**WHAT YOU HAVE TO DO**
Restrict the output to the lines below starting at the one that contains "Model this object" and ending at the one that contains "from math import", and restate them word for word, both ends included.

**LISTED ENTRIES**

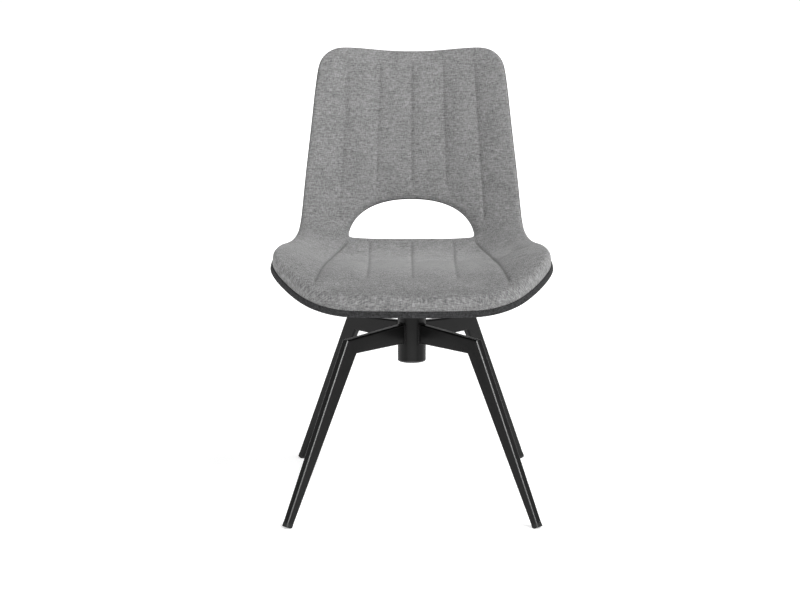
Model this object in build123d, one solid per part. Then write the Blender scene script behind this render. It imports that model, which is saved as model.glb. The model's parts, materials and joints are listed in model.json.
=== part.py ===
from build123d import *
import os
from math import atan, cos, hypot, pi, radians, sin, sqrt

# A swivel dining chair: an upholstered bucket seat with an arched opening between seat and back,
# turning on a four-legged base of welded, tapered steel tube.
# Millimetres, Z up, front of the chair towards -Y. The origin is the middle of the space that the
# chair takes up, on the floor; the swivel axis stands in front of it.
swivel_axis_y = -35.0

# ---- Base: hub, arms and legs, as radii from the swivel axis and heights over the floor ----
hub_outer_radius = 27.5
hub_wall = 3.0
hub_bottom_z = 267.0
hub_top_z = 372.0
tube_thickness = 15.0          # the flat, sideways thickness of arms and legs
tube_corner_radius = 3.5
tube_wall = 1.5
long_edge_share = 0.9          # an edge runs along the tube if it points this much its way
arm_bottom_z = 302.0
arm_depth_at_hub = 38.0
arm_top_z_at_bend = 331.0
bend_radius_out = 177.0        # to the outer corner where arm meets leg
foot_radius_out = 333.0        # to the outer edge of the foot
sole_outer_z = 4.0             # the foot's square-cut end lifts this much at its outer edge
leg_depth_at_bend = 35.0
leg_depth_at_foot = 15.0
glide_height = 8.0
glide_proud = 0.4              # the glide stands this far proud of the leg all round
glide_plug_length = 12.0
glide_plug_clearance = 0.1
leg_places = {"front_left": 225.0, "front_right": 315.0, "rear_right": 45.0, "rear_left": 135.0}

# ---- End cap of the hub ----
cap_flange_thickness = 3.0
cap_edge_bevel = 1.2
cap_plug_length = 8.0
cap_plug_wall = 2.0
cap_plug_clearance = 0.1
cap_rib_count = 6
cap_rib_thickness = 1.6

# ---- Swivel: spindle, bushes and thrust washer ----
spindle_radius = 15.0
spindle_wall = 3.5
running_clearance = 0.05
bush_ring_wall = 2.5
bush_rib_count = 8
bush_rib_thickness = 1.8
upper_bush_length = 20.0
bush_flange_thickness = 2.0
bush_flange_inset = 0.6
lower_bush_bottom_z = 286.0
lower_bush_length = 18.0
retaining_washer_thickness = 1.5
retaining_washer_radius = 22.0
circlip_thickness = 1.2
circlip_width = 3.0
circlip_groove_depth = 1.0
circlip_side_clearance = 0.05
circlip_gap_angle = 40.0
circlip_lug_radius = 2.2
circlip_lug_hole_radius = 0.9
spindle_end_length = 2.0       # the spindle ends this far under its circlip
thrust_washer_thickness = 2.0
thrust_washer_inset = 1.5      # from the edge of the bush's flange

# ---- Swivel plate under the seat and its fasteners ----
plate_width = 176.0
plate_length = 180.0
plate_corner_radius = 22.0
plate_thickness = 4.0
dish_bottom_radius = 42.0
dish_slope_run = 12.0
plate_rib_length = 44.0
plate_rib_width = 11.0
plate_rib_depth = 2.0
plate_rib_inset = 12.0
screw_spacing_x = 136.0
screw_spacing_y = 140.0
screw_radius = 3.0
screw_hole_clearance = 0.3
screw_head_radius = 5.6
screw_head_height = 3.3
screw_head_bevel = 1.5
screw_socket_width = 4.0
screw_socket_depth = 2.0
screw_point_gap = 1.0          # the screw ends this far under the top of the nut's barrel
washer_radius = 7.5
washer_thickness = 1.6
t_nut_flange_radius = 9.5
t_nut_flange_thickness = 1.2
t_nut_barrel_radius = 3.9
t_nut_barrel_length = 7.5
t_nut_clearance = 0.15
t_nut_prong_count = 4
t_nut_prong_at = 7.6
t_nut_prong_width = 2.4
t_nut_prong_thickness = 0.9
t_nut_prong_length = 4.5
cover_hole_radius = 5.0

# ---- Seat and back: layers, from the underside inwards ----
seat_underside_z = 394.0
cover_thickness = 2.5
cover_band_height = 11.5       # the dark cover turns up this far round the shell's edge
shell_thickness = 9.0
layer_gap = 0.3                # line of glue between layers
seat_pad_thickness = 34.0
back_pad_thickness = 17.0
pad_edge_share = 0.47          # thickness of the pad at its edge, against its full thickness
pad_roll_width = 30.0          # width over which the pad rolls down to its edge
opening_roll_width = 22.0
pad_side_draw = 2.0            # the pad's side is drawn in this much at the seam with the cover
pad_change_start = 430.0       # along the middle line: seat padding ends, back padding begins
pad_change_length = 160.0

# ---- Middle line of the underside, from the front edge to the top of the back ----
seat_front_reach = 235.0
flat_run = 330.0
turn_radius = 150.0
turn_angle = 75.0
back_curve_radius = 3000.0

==

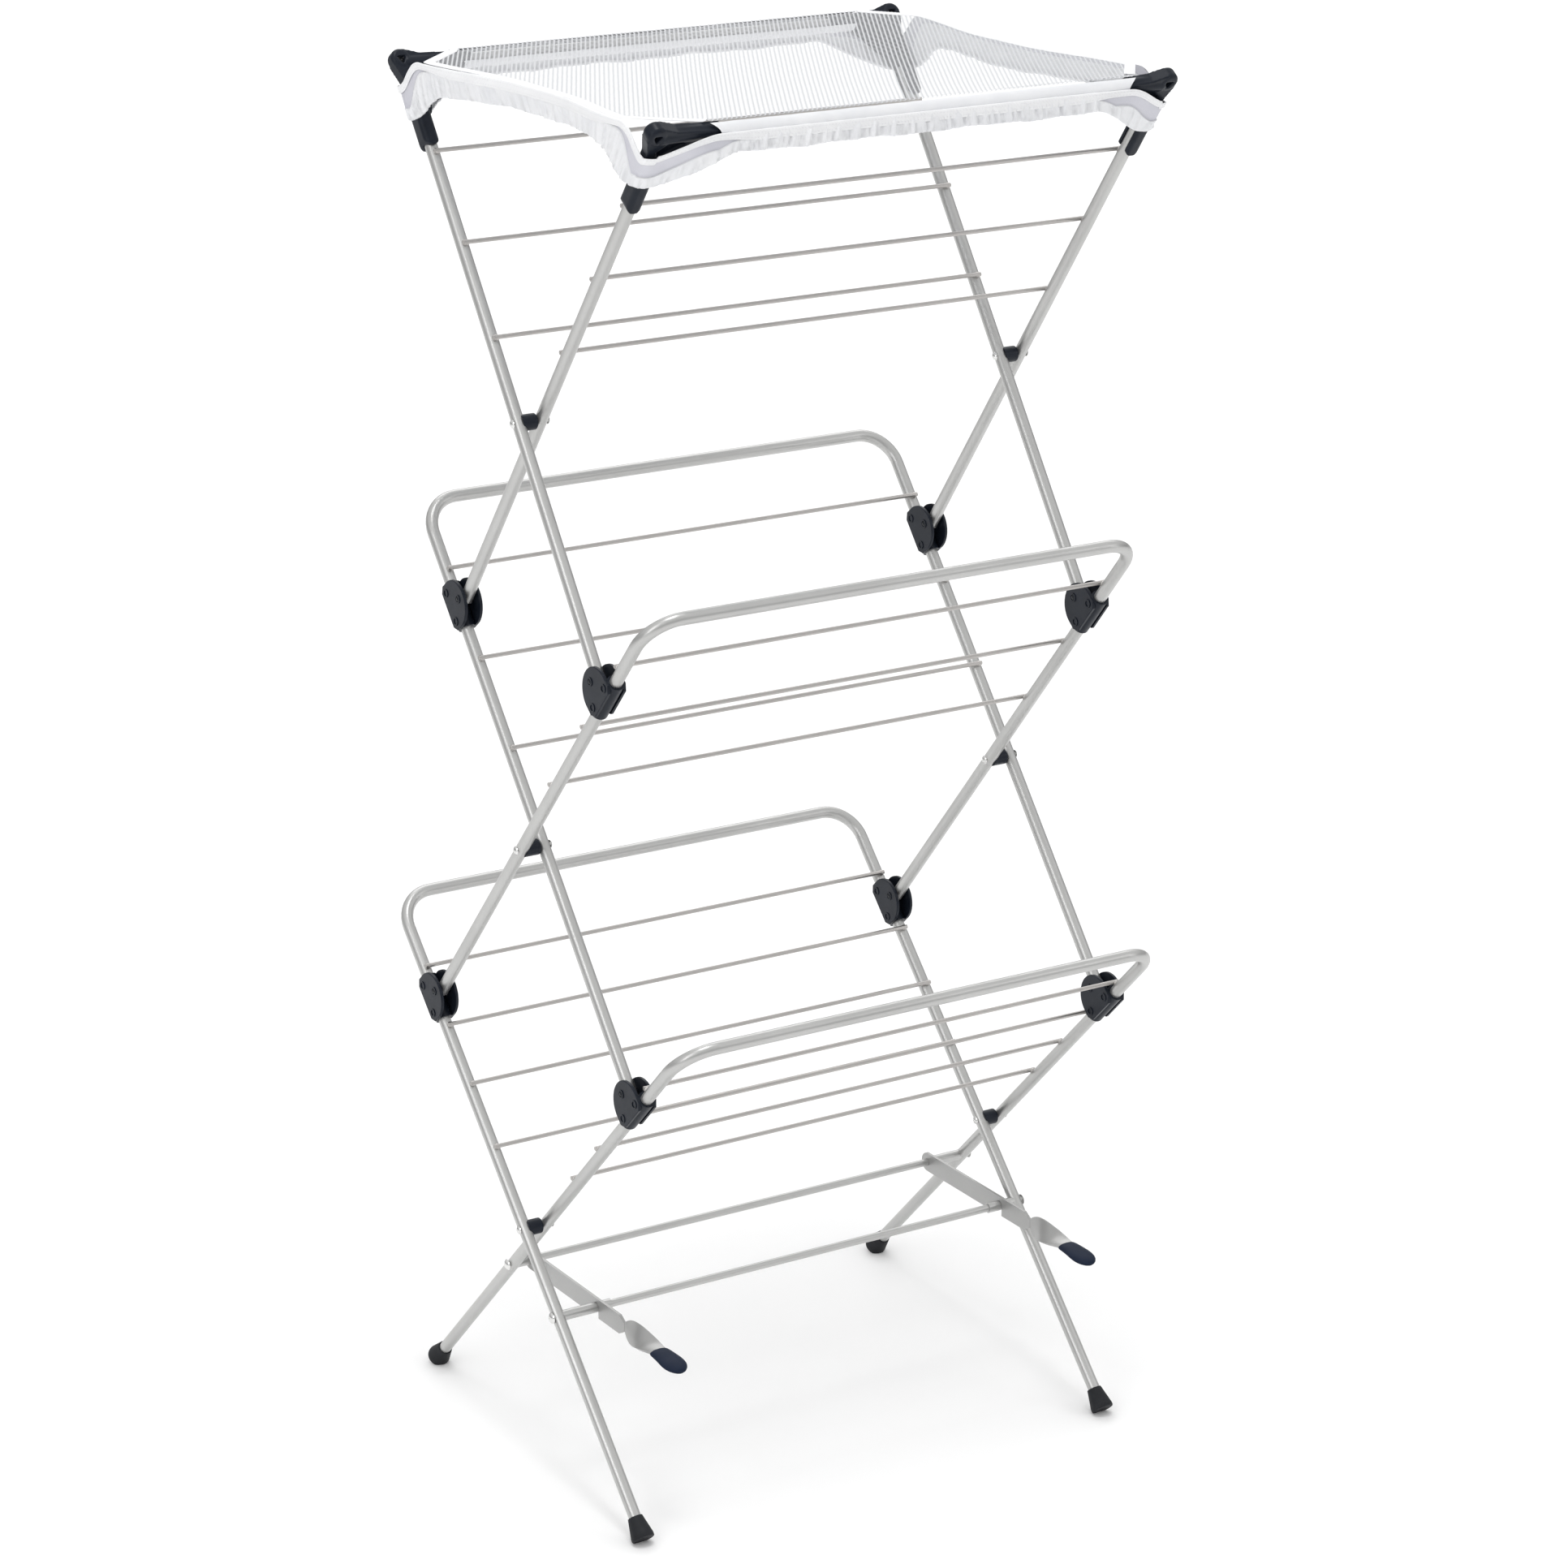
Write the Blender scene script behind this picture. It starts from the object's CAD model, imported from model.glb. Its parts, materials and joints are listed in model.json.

**CORRECT ANSWER**
Model this object in build123d, one solid per part. Then write the Blender scene script behind this render. It imports that model, which is saved as model.glb. The model's parts, materials and joints are listed in model.json.
=== part.py ===
from build123d import *
import os
from math import atan, cos, hypot, pi, radians, sin, sqrt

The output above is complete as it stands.